Write out, precisely and in full, each line of the material.
——
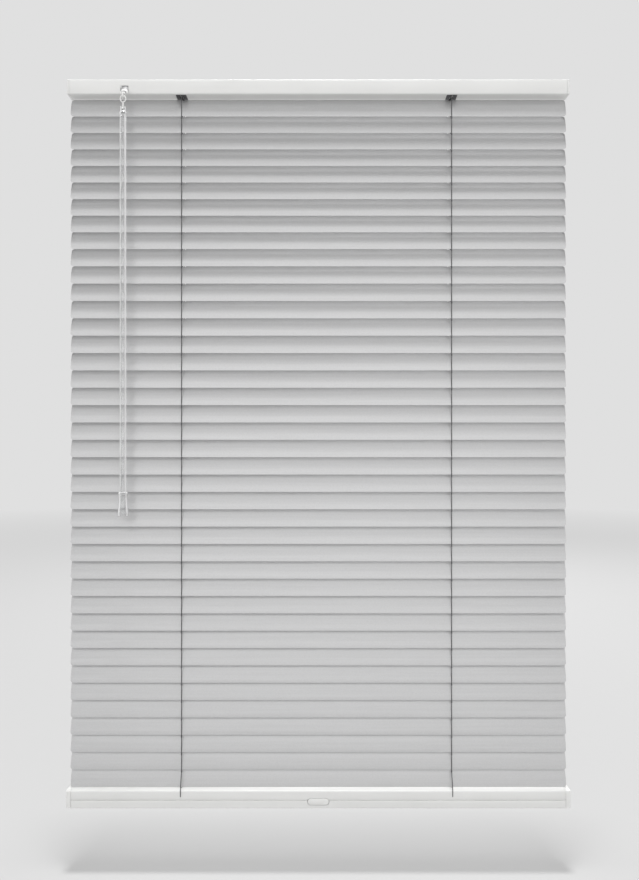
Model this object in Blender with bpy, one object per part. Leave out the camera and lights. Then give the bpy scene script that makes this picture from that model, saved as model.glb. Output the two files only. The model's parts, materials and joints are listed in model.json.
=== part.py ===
"""Aluminium venetian blind, lowered, with its slats closed front edge down.

The origin is the centre of the headrail's back face. +X is to the right seen from the room,
-Y points into the room and +Z is up. Lengths are in metres.
"""

import math

import bmesh
import bpy
from mathutils import Matrix, Vector

MM = 0.001

# Fits: the gap between neighbours, how far a cutter passes a wall, and how far joined pieces overlap
GAP = 0.3 * MM
OVERRUN = 4.0 * MM
OVERLAP = 1.0 * MM

# Both rails
RAIL_DEPTH = 25.0 * MM
AXIS_Y = -RAIL_DEPTH / 2

# Headrail
HEADRAIL_LENGTH = 640.0 * MM
HEADRAIL_HEIGHT = 19.0 * MM
HEADRAIL_WALL = 0.8 * MM
HEADRAIL_CORNER = 1.5 * MM
HEADRAIL_LIP = 4.0 * MM
HEADRAIL_CAP = 2.5 * MM
HEADRAIL_TONGUE = 8.0 * MM
HEADRAIL_FLOOR_Z = -HEADRAIL_HEIGHT / 2 + HEADRAIL_WALL + GAP

# Slats
SLAT_COUNT = 40
SLAT_LENGTH = 636.0 * MM
SLAT_WIDTH = 25.0 * MM
SLAT_CROWN = 1.3 * MM
SLAT_GAUGE = 0.3 * MM
SLAT_CLOSED = math.radians(72.0)
FIRST_SLAT_Z = -22.5 * MM
UPPER_PITCH = 21.3 * MM
UPPER_SPACES = 8
LOWER_PITCH = 22.27 * MM
NOTCH_WIDTH = 5.0 * MM
NOTCH_INBOARD = 2.0 * MM
NOTCH_DEPTH = 2.5 * MM

# Ladders
LADDERS = (("left", -175.5 * MM), ("right", 171.0 * MM))
LADDER_REACH = 14.75 * MM
STRING_RADIUS = 0.35 * MM
STRING_DROP = 1.5 * MM
LADDER_CARRIER_SLAT = 20

# Rod, drums and their cradles. The cradle's sizes are half widths along X and half depths along Y.
ROD_Z = 0.66 * MM
ROD_RADIUS = 2.7 * MM
ROD_ENDS = (-262.0 * MM, 193.0 * MM)
ROD_BEARING = ROD_RADIUS + 0.4 * MM
DRUM_RADIUS = 5.2 * MM
DRUM_GROOVE = 4.0 * MM
DRUM_WIDTH = 9.0 * MM
DRUM_RIM = 1.4 * MM
DRUM_SLANT = 0.6 * MM
FLOOR_HOLE_HALF = (6.8 * MM, 10.0 * MM)
PLUG_HALF = (6.5 * MM, 9.7 * MM)
FLANGE_HALF = (8.5 * MM, 11.1 * MM)
FLANGE_GAUGE = 1.2 * MM
CHEEK_HALF = (0.6 * MM, 5.0 * MM)
CHEEK_X = 5.7 * MM
CHEEK_RISE = 5.5 * MM
CORD_SLOT_HALF = (2.2 * MM, 8.5 * MM)

# Tilter
TILTER_X = -246.0 * MM
TILTER_SLOT = (-252.0 * MM, -241.8 * MM, -6.8 * MM, 1.1 * MM)
WORM_SLOPE = math.radians(50.0)
WORM_TO_ROD = 6.6 * MM
GEAR_TEETH = 10
GEAR_PITCH_RADIUS = 4.6 * MM
GEAR_TIP = 4.9 * MM
GEAR_ROOT = 3.6 * MM
GEAR_WIDTH = 4.0 * MM
WORM_ROOT = 1.4 * MM
WORM_TIP = 2.65 * MM
WORM_PITCH_RADIUS = 2.0 * MM
WORM_LEAD = 2.0 * math.pi * GEAR_PITCH_RADIUS / GEAR_TEETH
STEM_RADIUS = 1.6 * MM
EYE_RADIUS = 3.0 * MM
EYE_WIRE = 0.7 * MM
EYE_OVERRUN = 1.7 * MM

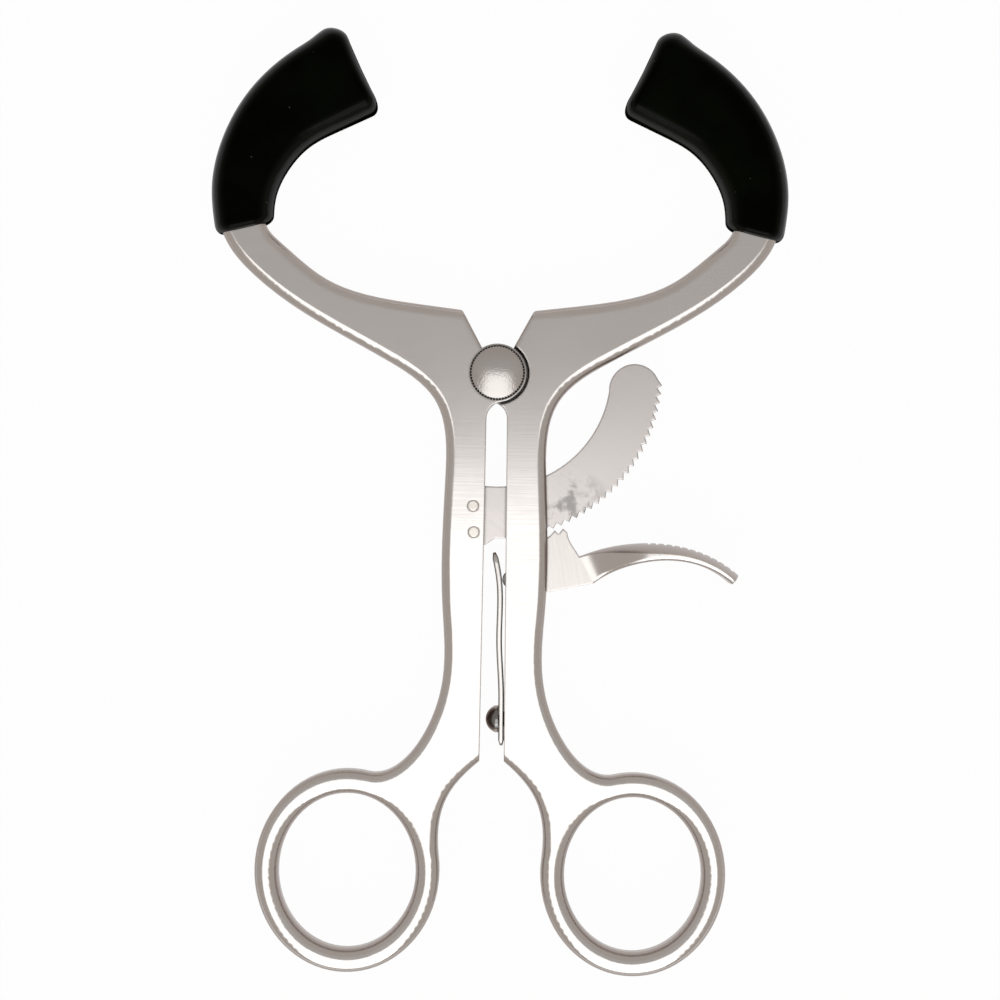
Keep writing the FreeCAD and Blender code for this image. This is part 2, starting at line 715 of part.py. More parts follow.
——
CORRECT ANSWER:
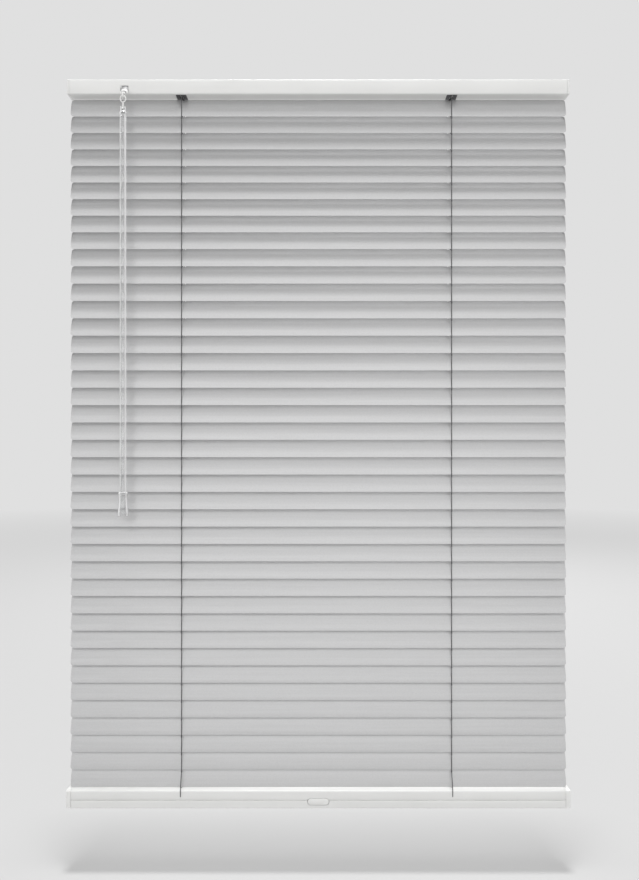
Model this object in Blender with bpy, one object per part. Leave out the camera and lights. Then give the bpy scene script that makes this picture from that model, saved as model.glb. Output the two files only. The model's parts, materials and joints are listed in model.json.
=== part.py ===
"""Aluminium venetian blind, lowered, with its slats closed front edge down.

The origin is the centre of the headrail's back face. +X is to the right seen from the room,
-Y points into the room and +Z is up. Lengths are in metres.
"""

import math

import bmesh
import bpy
from mathutils import Matrix, Vector

MM = 0.001

# Fits: the gap between neighbours, how far a cutter passes a wall, and how far joined pieces overlap
GAP = 0.3 * MM
OVERRUN = 4.0 * MM
OVERLAP = 1.0 * MM

# Both rails
RAIL_DEPTH = 25.0 * MM
AXIS_Y = -RAIL_DEPTH / 2

# Headrail
HEADRAIL_LENGTH = 640.0 * MM
HEADRAIL_HEIGHT = 19.0 * MM
HEADRAIL_WALL = 0.8 * MM
HEADRAIL_CORNER = 1.5 * MM
HEADRAIL_LIP = 4.0 * MM
HEADRAIL_CAP = 2.5 * MM
HEADRAIL_TONGUE = 8.0 * MM
HEADRAIL_FLOOR_Z = -HEADRAIL_HEIGHT / 2 + HEADRAIL_WALL + GAP

# Slats
SLAT_COUNT = 40
SLAT_LENGTH = 636.0 * MM
SLAT_WIDTH = 25.0 * MM
SLAT_CROWN = 1.3 * MM
SLAT_GAUGE = 0.3 * MM
SLAT_CLOSED = math.radians(72.0)
FIRST_SLAT_Z = -22.5 * MM
UPPER_PITCH = 21.3 * MM
UPPER_SPACES = 8
LOWER_PITCH = 22.27 * MM
NOTCH_WIDTH = 5.0 * MM
NOTCH_INBOARD = 2.0 * MM
NOTCH_DEPTH = 2.5 * MM

# Ladders
LADDERS = (("left", -175.5 * MM), ("right", 171.0 * MM))
LADDER_REACH = 14.75 * MM
STRING_RADIUS = 0.35 * MM
STRING_DROP = 1.5 * MM
LADDER_CARRIER_SLAT = 20

# Rod, drums and their cradles. The cradle's sizes are half widths along X and half depths along Y.
ROD_Z = 0.66 * MM
ROD_RADIUS = 2.7 * MM
ROD_ENDS = (-262.0 * MM, 193.0 * MM)
ROD_BEARING = ROD_RADIUS + 0.4 * MM
DRUM_RADIUS = 5.2 * MM
DRUM_GROOVE = 4.0 * MM
DRUM_WIDTH = 9.0 * MM
DRUM_RIM = 1.4 * MM
DRUM_SLANT = 0.6 * MM
FLOOR_HOLE_HALF = (6.8 * MM, 10.0 * MM)
PLUG_HALF = (6.5 * MM, 9.7 * MM)
FLANGE_HALF = (8.5 * MM, 11.1 * MM)
FLANGE_GAUGE = 1.2 * MM
CHEEK_HALF = (0.6 * MM, 5.0 * MM)
CHEEK_X = 5.7 * MM
CHEEK_RISE = 5.5 * MM
CORD_SLOT_HALF = (2.2 * MM, 8.5 * MM)

# Tilter
TILTER_X = -246.0 * MM
TILTER_SLOT = (-252.0 * MM, -241.8 * MM, -6.8 * MM, 1.1 * MM)
WORM_SLOPE = math.radians(50.0)
WORM_TO_ROD = 6.6 * MM
GEAR_TEETH = 10
GEAR_PITCH_RADIUS = 4.6 * MM
GEAR_TIP = 4.9 * MM
GEAR_ROOT = 3.6 * MM
GEAR_WIDTH = 4.0 * MM
WORM_ROOT = 1.4 * MM
WORM_TIP = 2.65 * MM
WORM_PITCH_RADIUS = 2.0 * MM
WORM_LEAD = 2.0 * math.pi * GEAR_PITCH_RADIUS / GEAR_TEETH
STEM_RADIUS = 1.6 * MM
EYE_RADIUS = 3.0 * MM
EYE_WIRE = 0.7 * MM
EYE_OVERRUN = 1.7 * MM

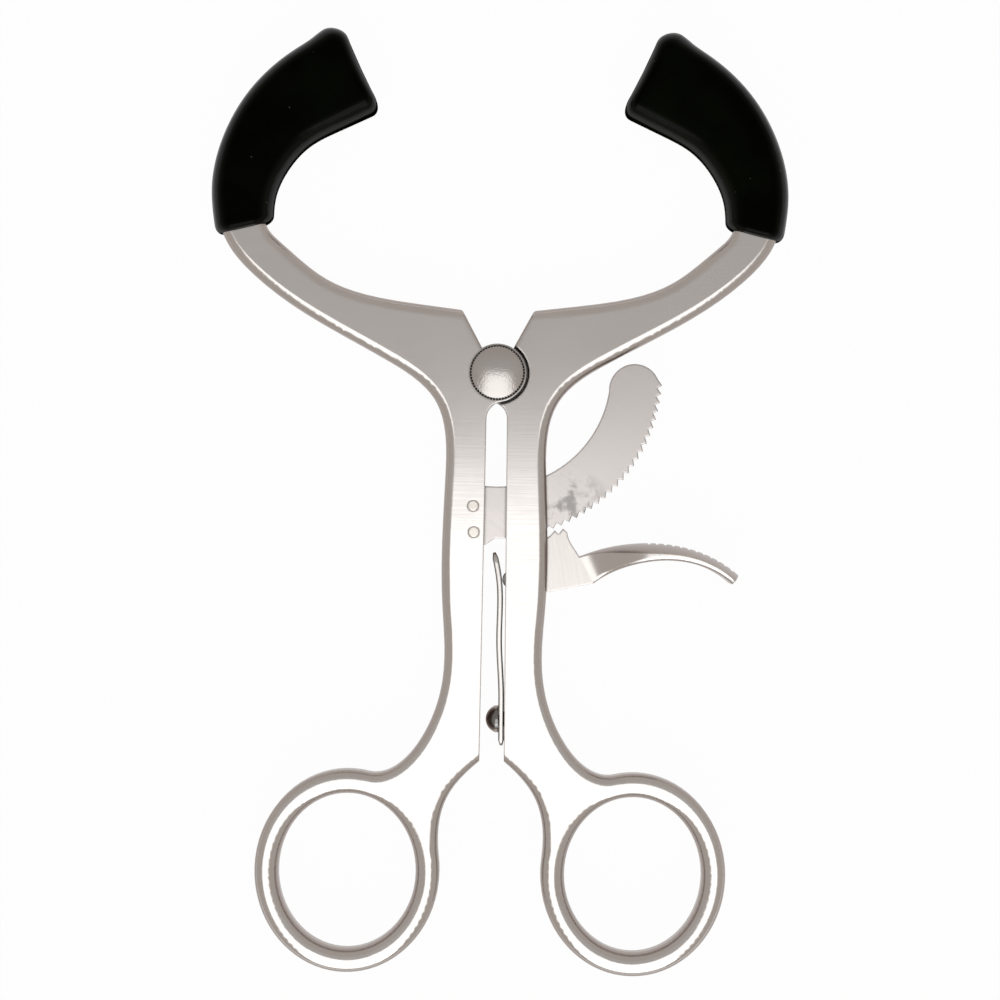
Keep writing the FreeCAD and Blender code for this image. This is part 2, starting at line 715 of part.py. More parts follow.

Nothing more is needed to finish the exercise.